start

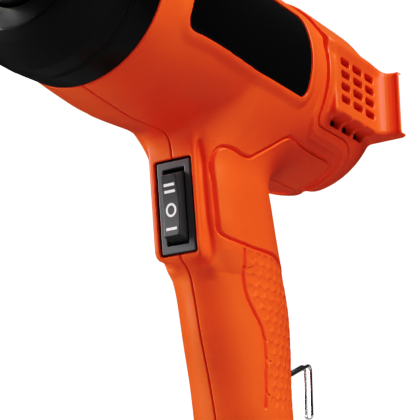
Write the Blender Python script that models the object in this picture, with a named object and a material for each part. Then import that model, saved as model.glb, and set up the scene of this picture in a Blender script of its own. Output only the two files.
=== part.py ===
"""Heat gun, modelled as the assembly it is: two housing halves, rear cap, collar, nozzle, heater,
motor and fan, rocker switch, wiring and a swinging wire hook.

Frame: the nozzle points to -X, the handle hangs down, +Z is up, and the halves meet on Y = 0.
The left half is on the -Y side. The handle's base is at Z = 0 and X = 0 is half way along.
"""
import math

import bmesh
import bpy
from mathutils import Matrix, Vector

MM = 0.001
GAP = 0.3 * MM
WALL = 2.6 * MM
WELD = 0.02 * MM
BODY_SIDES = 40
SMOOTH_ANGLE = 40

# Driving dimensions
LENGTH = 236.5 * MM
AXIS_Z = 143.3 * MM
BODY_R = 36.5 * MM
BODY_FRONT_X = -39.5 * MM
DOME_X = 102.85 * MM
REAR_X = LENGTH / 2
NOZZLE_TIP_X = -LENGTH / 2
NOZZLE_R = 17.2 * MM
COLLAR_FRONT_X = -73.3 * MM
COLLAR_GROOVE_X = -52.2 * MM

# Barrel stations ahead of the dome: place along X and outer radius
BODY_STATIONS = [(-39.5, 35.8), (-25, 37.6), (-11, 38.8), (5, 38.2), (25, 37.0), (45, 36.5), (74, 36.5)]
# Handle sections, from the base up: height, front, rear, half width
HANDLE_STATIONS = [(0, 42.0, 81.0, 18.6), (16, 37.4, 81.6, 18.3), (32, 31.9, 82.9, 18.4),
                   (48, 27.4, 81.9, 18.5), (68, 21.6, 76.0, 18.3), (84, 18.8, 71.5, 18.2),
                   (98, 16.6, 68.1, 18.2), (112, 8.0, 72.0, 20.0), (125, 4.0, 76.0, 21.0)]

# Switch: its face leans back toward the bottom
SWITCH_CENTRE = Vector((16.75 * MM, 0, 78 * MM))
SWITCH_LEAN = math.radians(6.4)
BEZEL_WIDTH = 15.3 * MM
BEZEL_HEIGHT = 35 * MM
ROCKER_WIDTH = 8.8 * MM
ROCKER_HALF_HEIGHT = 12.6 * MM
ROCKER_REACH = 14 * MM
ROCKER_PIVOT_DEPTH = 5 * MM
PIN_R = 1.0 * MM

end

§ **SHORT PROBLEM**
Output all of the data again. Match it exactly.

§ **RESULT OF THE TASK**
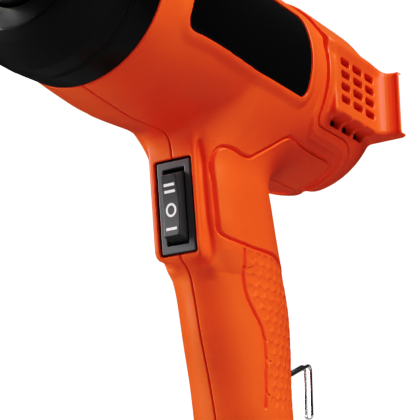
Write the Blender Python script that models the object in this picture, with a named object and a material for each part. Then import that model, saved as model.glb, and set up the scene of this picture in a Blender script of its own. Output only the two files.
=== part.py ===
"""Heat gun, modelled as the assembly it is: two housing halves, rear cap, collar, nozzle, heater,
motor and fan, rocker switch, wiring and a swinging wire hook.

Frame: the nozzle points to -X, the handle hangs down, +Z is up, and the halves meet on Y = 0.
The left half is on the -Y side. The handle's base is at Z = 0 and X = 0 is half way along.
"""
import math

import bmesh
import bpy
from mathutils import Matrix, Vector

MM = 0.001
GAP = 0.3 * MM
WALL = 2.6 * MM
WELD = 0.02 * MM
BODY_SIDES = 40
SMOOTH_ANGLE = 40

# Driving dimensions
LENGTH = 236.5 * MM
AXIS_Z = 143.3 * MM
BODY_R = 36.5 * MM
BODY_FRONT_X = -39.5 * MM
DOME_X = 102.85 * MM
REAR_X = LENGTH / 2
NOZZLE_TIP_X = -LENGTH / 2
NOZZLE_R = 17.2 * MM
COLLAR_FRONT_X = -73.3 * MM
COLLAR_GROOVE_X = -52.2 * MM

# Barrel stations ahead of the dome: place along X and outer radius
BODY_STATIONS = [(-39.5, 35.8), (-25, 37.6), (-11, 38.8), (5, 38.2), (25, 37.0), (45, 36.5), (74, 36.5)]
# Handle sections, from the base up: height, front, rear, half width
HANDLE_STATIONS = [(0, 42.0, 81.0, 18.6), (16, 37.4, 81.6, 18.3), (32, 31.9, 82.9, 18.4),
                   (48, 27.4, 81.9, 18.5), (68, 21.6, 76.0, 18.3), (84, 18.8, 71.5, 18.2),
                   (98, 16.6, 68.1, 18.2), (112, 8.0, 72.0, 20.0), (125, 4.0, 76.0, 21.0)]

# Switch: its face leans back toward the bottom
SWITCH_CENTRE = Vector((16.75 * MM, 0, 78 * MM))
SWITCH_LEAN = math.radians(6.4)
BEZEL_WIDTH = 15.3 * MM
BEZEL_HEIGHT = 35 * MM
ROCKER_WIDTH = 8.8 * MM
ROCKER_HALF_HEIGHT = 12.6 * MM
ROCKER_REACH = 14 * MM
ROCKER_PIVOT_DEPTH = 5 * MM
PIN_R = 1.0 * MM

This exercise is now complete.